Filho de juiz, Helvécio Ratton passou a infância perambulando com o pai por fazendas produtoras de queijo minas artesanal. Anos atrás, quando o queijo do Serro foi registrado como Patrimônio Cultural de Minas Gerais, o cineasta reavivou suas memórias, foi “atrás da tradição” e esbarrou “numa contradição”, a das restrições e proibições impostas ao mais famoso produto do Estado.
“Não sabia, estava acostumado desde que nasci a ver nosso queijo sendo vendido livremente em Minas. Nunca me ative ao fato de haver uma legislação que não permitia seu consumo fora do Estado”, diz Ratton, em entrevista aoPaladar, para falar do documentário O Mineiro e o Queijo, que estreia dia 30 nos cinemas de São Paulo, Rio, BH e Brasília.
Feito com leite cru e pingo – o soro drenado da produção do dia anterior (um fermento natural com bactérias lácticas que dão sabor e textura únicas a ele) -, o queijo minas artesanal é produzido em quatro microrregiões demarcadas pela Emater-MG (Canastra, Serro, Araxá e Alto Paranaíba). Legalmente, pode ser vendido apenas no Estado, porque uma lei federal de 1952 determina que só aqueles maturados por 60 dias em entreposto sifado (com selo do Serviço de Inspeção Federal, SIF) podem deixar Minas.
“É um absurdo enorme, nonsense, com um produto feito há quase 300 anos, sempre sem intervenção do Estado. Não há registro na história de alguém que tenha passado mal ou morrido por causa do queijo”, diz o cineasta. “A lei de 52 é embasada na legislação dos EUA, país que tem bactérias diferentes das nossas e clima distinto – aqui a maturação é muito mais rápida. É o imperialismo higienista. Dizem que, se não for dessa forma, faz mal à saúde e vão implantando isso no mundo inteiro. Sem falar no lobby da indústria de laticínios.”
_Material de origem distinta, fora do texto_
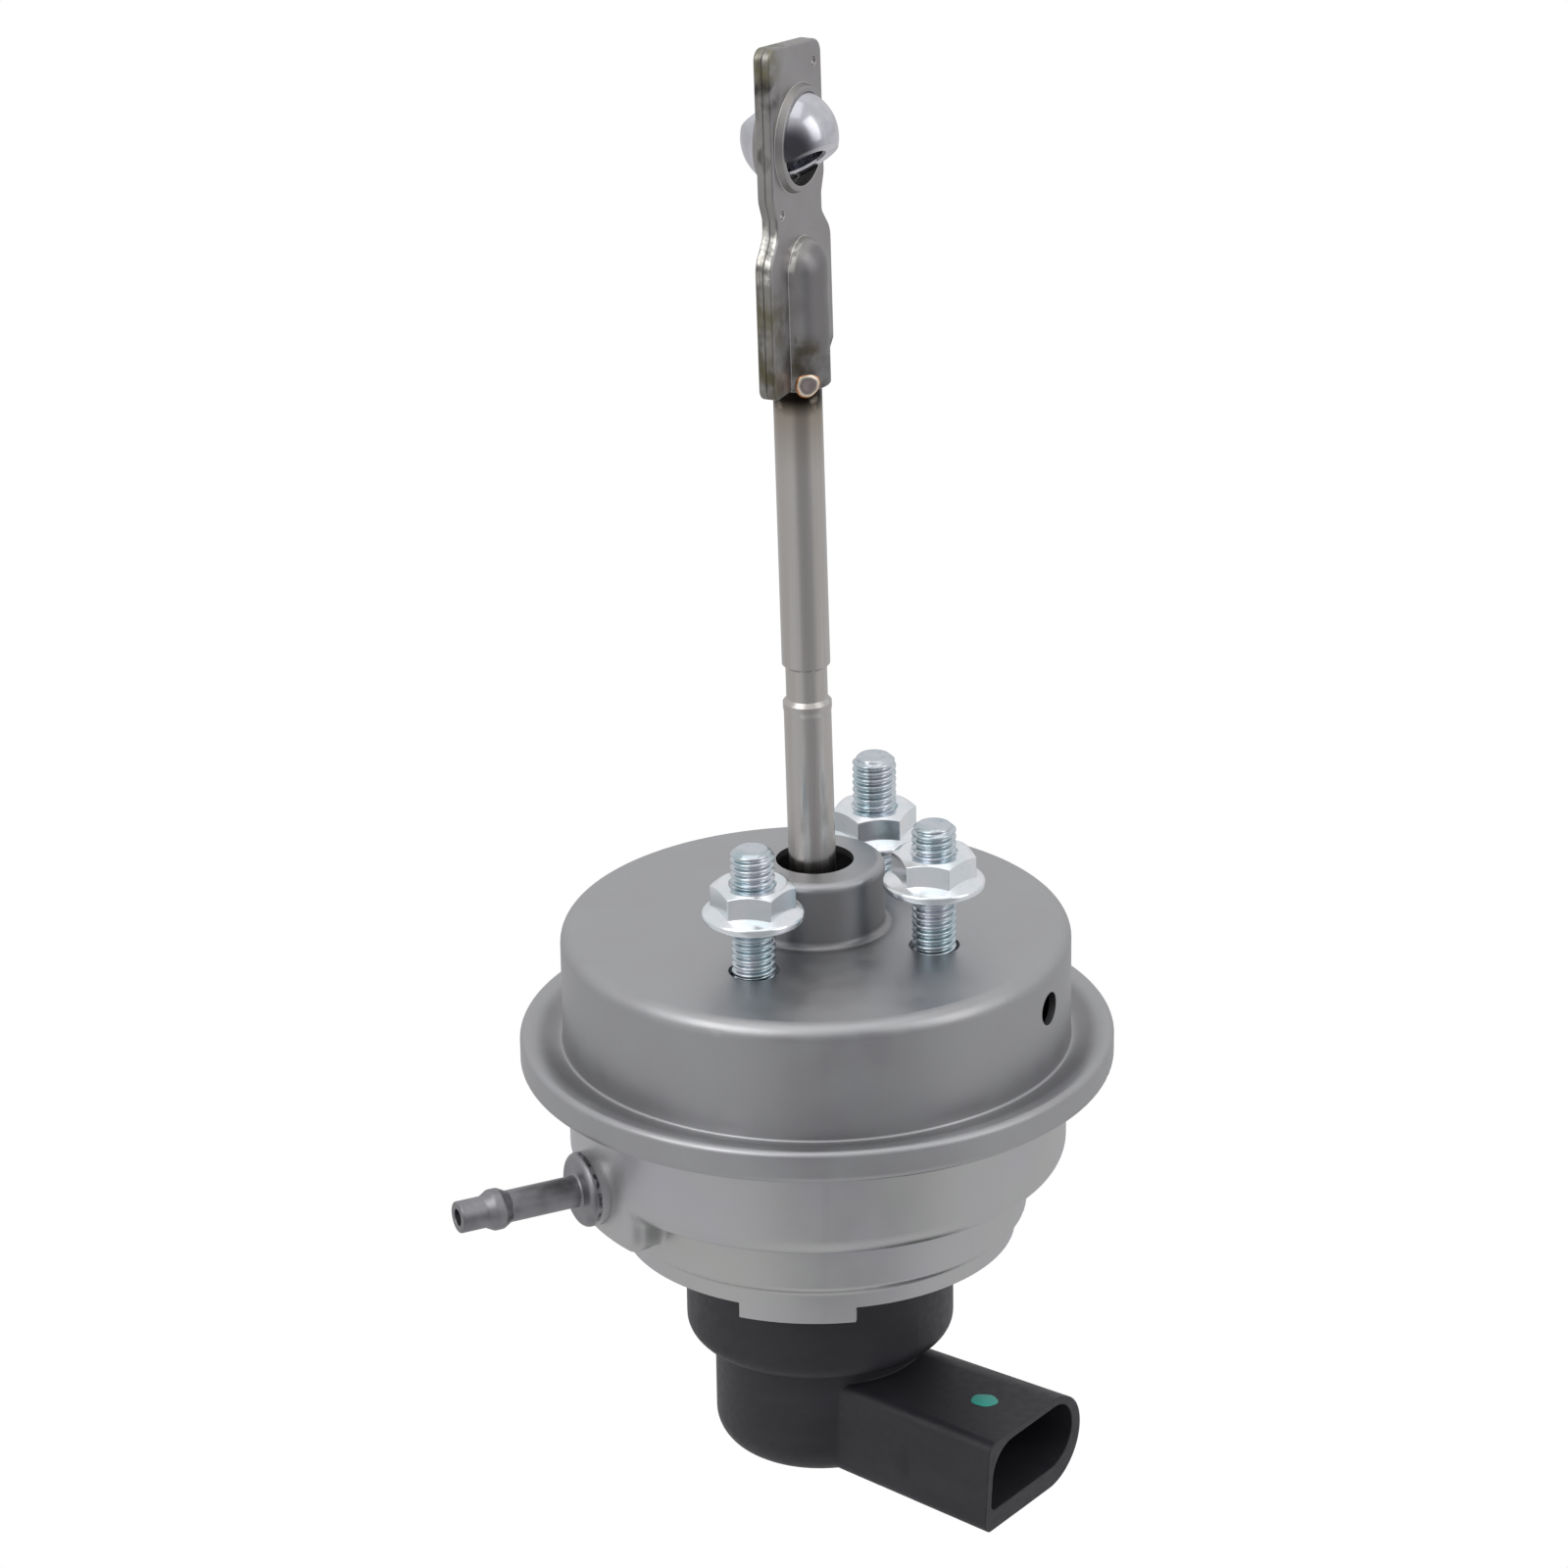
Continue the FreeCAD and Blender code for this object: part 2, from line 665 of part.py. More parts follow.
def make_weld_spots():
    """A weld on each side, where the channel's lower end meets the rod."""
    beads = []
    for turn in (-weld_angle, 180.0 - weld_angle):
        bead = Part.makeSphere(weld_r, heading(turn, sleeve_r + plate_t - weld_sink) + UP * weld_at)
        beads.append(to_clevis(bead))
    solids = []
    for bead in beads:
        bead = bead.cut(make_front_clevis_plate()).cut(make_rear_clevis_plate()).cut(make_rod_sleeve())
        outer = max(bead.Solids, key=lambda part: part.Volume)
        solids.append(outer)
    return Part.makeCompound(solids)


def make_bearing_ball():
    """A ball with two flats and a bore, tipped the way the loose ball has come to rest."""
    flat_r = math.sqrt(ball_r ** 2 - ball_half_width ** 2)
    lip_r = ball_bore_r + ball_bore_chamfer
    lip_z = ball_half_width - ball_bore_chamfer
    corners = [Vector(flat_r, 0, ball_half_width), Vector(lip_r, 0, ball_half_width),
               Vector(ball_bore_r, 0, lip_z), Vector(ball_bore_r, 0, -lip_z),
               Vector(lip_r, 0, -ball_half_width), Vector(flat_r, 0, -ball_half_width)]
    edges = [Part.makeLine(start, end) for start, end in zip(corners, corners[1:])]
    edges.append(Part.Arc(corners[-1], Vector(ball_r, 0, 0), corners[0]).toShape())
    ball = Part.Face(Part.Wire(edges)).revolve(Vector(0, 0, 0), UP, 360)
    ball.rotate(Vector(0, 0, 0), Vector(0, 1, 0), 90 + ball_dip)
    ball.rotate(Vector(0, 0, 0), UP, ball_heading)
    ball.translate(UP * ball_at)
    return lean(ball)


def to_connector(shape):
    """Turn a shape laid out along +X to the connector's heading, dipping as the connector does."""
    shape = shape.copy()
    pivot = UP * socket_z
    shape.rotate(pivot, Vector(0, 1, 0), connector_dip)
    shape.rotate(pivot, UP, connector_heading)
    return shape


def across(x, near, far, low, high, near_low_r, near_high_r):
    """A wire in the plane at X: two named corners on its near side, its far side fully round."""
    far_r = (high - low) / 2.0 - 0.05
    wire = rounded_wire([(near, low, near_low_r), (far, low, far_r),
                         (far, high, far_r), (near, high, near_high_r)])
    wire.rotate(Vector(0, 0, 0), UP, 90)
    wire.translate(Vector(x, 0, 0))
    return wire


def make_connector_arm():
    """The solid arm, a little narrower and lower at its root than at its mouth."""
    sections = []
    for x, width_draft, height_draft in ((arm_root, arm_width_draft, arm_height_draft),
                                         (socket_reach, 0.0, 0.0)):
        half = socket_half_width - width_draft
        low = socket_z - socket_half_height + height_draft
        high = socket_z + socket_half_height - height_draft
        sections.append(across(x, -half, half, low, high, socket_corner, socket_corner))
    return Part.makeLoft(sections, True)


def make_opening():
    wire = across(socket_reach - opening_depth, opening_near, opening_far, opening_low, opening_high,
                  opening_bottom_corner, opening_top_corner)
    return Part.Face(wire).extrude(Vector(2.0 * opening_depth, 0, 0))


def make_sensor_housing():
    """Plug flange, collar and base in one turned form, with the connector arm moulded on."""
    body = turned([
        (0, -plug_top, 0), (plug_r, -plug_top, 0.3),
        (plug_r, seal_z + seal_r, 0), (plug_r - 2 * seal_r, seal_z + seal_r, 0),
        (plug_r - 2 * seal_r, seal_z - seal_r, 0), (plug_r, seal_z - seal_r, 0),
        (plug_r, -mouth_bottom, 0.3), (collar_r, -mouth_bottom, 0),
        (collar_r, -collar_bottom, collar_fillet), (base_r, -collar_bottom, 0.5),
        (base_r, -base_bottom, base_fillet), (0, -base_bottom, 0)])
    body = body.fuse(to_connector(make_connector_arm()))
    top = -plug_top + sheet
    hollow = turned([(0, top, 0), (collar_inner_r, top, 0), (collar_inner_r, -collar_floor, 1.0),
                     (well_r, -collar_floor, 0.5), (well_r, -well_floor, 1.0), (0, -well_floor, 0)])
    body = body.cut(hollow)
    body = body.cut(to_connector(make_opening()))
    pocket_x = board_x - chip_t - board_play
    pocket_half = board_half_width + board_play
    pocket_depth = board_bottom + board_play
    pocket_length = board_x + board_t + board_play - pocket_x
    pocket = Part.makeBox(pocket_length, 2 * pocket_half, pocket_depth - board_top,
                          Vector(pocket_x, -pocket_half, -pocket_depth))
    body = body.cut(to_connector(pocket))
    for pin in make_pins():
        body = body.cut(pin)
    return body.removeSplitter()


def make_pins():
    pins = []
    start = board_x + board_t
    for i in (-1, 0, 1):
        blade = Part.makeBox(pin_reach - start, pin_width, pin_thickness,
                             Vector(start, pin_middle + i * pin_pitch - pin_width / 2.0,
                                    pin_z - pin_thickness / 2.0))
        tips = [edge for edge in blade.Edges if edge.BoundBox.XMin > pin_reach - 1e-3]
        pins.append(to_connector(blade.makeChamfer(pin_point, tips)))
    return pins


def make_housing_seal():
    return Part.makeTorus(plug_r - seal_r, seal_r - seal_squeeze, UP * seal_z)


def make_sensor_board():
    board = Part.makeBox(board_t, 2 * board_half_width, board_bottom - board_top,
                         Vector(board_x, -board_half_width, -board_bottom))
    return to_connector(board)


def make_sensor_chip():
    chip = Part.makeBox(chip_t, 2 * chip_half_width, chip_bottom - chip_top,
                        Vector(board_x - chip_t, -chip_half_width, -chip_bottom))
    return to_connector(chip)


def make_magnet_carrier():
    plug_top_z = foot_z - foot_r - 0.1
    body = turned([(0, plug_top_z, 0), (foot_r, plug_top_z, 0.3), (foot_r, hub_bottom, 0),
                   (carrier_shoulder_r, hub_bottom, 0),
                   (carrier_shoulder_r, hub_bottom - carrier_shoulder_t, 0.4),
                   (carrier_stem_r, hub_bottom - carrier_shoulder_t, 0.5),
                   (carrier_stem_r, -carrier_neck_at, 0.3),
                   (carrier_head_r, -carrier_neck_at - carrier_neck_slope, 0.3),
                   (carrier_head_r, -carrier_bottom, 0.5), (0, -carrier_bottom, 0)])
    pocket_length = magnet_length + magnet_inset + 1.0
    return body.cut(Part.makeCylinder(magnet_r, pocket_length, UP * (-carrier_bottom - 1.0)))


def make_sensor_magnet():
    return Part.makeCylinder(magnet_r, magnet_length, UP * (-carrier_bottom + magnet_inset))


pieces = {
    "upper_can": make_upper_can(),
    "stud_plate": make_stud_plate(),
    "mounting_studs": Part.makeCompound([make_stud(a, z) for a, z in zip(stud_angles, nut_heights)]),
    "flange_nuts": Part.makeCompound([make_flange_nut(a, t, z)
                                      for a, t, z in zip(stud_angles, nut_turns, nut_heights)]),
    "lower_can": make_lower_can(),
    "hose_nipple": make_hose_nipple(),
    "diaphragm": make_diaphragm(),
    "diaphragm_plate": make_diaphragm_plate(),
    "piston_cup": make_piston_cup(),
    "piston_hub": make_piston_hub(),
    "piston_nut": make_piston_nut(),
    "return_spring": make_return_spring(),
    "spring_seat": make_spring_seat(),
    "piston_rod": make_piston_rod(),
    "rod_sleeve": make_rod_sleeve(),
    "front_clevis_plate": make_front_clevis_plate(),
    "rear_clevis_plate": make_rear_clevis_plate(),
    "weld_spots": make_weld_spots(),
    "bearing_ball": make_bearing_ball(),
    "sensor_housing": make_sensor_housing(),
    "housing_seal": make_housing_seal(),
    "sensor_board": make_sensor_board(),
    "sensor_chip": make_sensor_chip(),
    "connector_pins": Part.makeCompound(make_pins()),
    "magnet_carrier": make_magnet_carrier(),
    "sensor_magnet": make_sensor_magnet(),
}

for name, shape in pieces.items():
    box = shape.BoundBox
    print(f"{name:20s} solids {len(shape.Solids)} valid {shape.isValid()} volume {shape.Volume:9.1f} "
          f"x {box.XMin:6.1f} {box.XMax:6.1f} y {box.YMin:6.1f} {box.YMax:6.1f} "
          f"z {box.ZMin:6.1f} {box.ZMax:6.1f}")
    shape.exportStep(f"parts/{name}.step")
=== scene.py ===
# %% [markdown]
# # Dressing a wastegate actuator
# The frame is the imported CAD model: a crimped steel can, a push rod with a ball end,
# three studs with flange nuts, a hose nipple and a black sensor housing.
# This lesson gives each piece its material, cuts real threads on the studs, refines the
# pressings of the upper can and copies the spring and the diaphragm. Then it adds the
# weld beads and a dab of paint, and sets up the camera and the lights. All lengths in the
# scene are metres, and `MM` turns millimetres into them.

# %%
import math

import bpy
from mathutils import Matrix, Vector


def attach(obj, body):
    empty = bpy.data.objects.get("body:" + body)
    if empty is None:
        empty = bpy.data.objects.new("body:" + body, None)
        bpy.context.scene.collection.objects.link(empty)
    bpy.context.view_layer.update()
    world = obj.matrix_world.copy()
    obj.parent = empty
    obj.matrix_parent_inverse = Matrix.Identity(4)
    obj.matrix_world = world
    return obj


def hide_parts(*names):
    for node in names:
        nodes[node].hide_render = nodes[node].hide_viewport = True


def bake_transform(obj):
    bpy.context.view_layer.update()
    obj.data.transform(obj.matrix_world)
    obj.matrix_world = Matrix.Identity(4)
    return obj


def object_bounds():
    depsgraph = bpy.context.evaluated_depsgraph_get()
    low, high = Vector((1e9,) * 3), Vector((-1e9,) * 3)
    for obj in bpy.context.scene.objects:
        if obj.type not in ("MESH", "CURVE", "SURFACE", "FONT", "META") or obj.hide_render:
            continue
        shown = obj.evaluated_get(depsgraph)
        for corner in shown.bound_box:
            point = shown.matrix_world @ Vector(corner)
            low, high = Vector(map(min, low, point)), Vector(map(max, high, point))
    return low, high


MM = 0.001
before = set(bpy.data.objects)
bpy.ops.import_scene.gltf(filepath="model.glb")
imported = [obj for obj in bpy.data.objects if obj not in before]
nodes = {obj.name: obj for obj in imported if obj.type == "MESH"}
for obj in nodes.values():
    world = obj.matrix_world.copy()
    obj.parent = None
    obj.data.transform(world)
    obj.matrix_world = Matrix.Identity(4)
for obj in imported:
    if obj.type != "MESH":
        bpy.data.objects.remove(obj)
cad_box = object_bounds()
print("frame loaded:", len(nodes), "nodes")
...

O Mineiro e o Queijo, que teve trechos exibidos na edição do ano passado do Paladar – Cozinha do Brasil, mostra como uma tradição herdada dos colonizadores portugueses e passada de pai para filho corre o risco de desaparecer pelo recrudescimento de leis que beneficiam o minas padrão, produzido com leite pasteurizado em escala industrial e vendido a preços maiores, ainda que seu sabor e aroma sejam inferiores.
O documentário, que teve a colaboração do jornalista Rusty Marcelini no roteiro, mostra produtores como seu Antônio, que parou de fazer queijo, mesmo depois de ter gastado para adequar sua produção às exigências do governo estadual. Hoje, ele vende o leite a um laticínio, o que se tornou mais rentável e menos trabalhoso.
“O queijo francês, feito nas mesmas condições (com leite cru), pode ser vendido em São Paulo”, diz o produtor João Carlos Leite. O minas artesanal? Não. Por aqui se encontram só os que chegam ilegalmente, aos montes, transportados quase sempre em péssimas condições.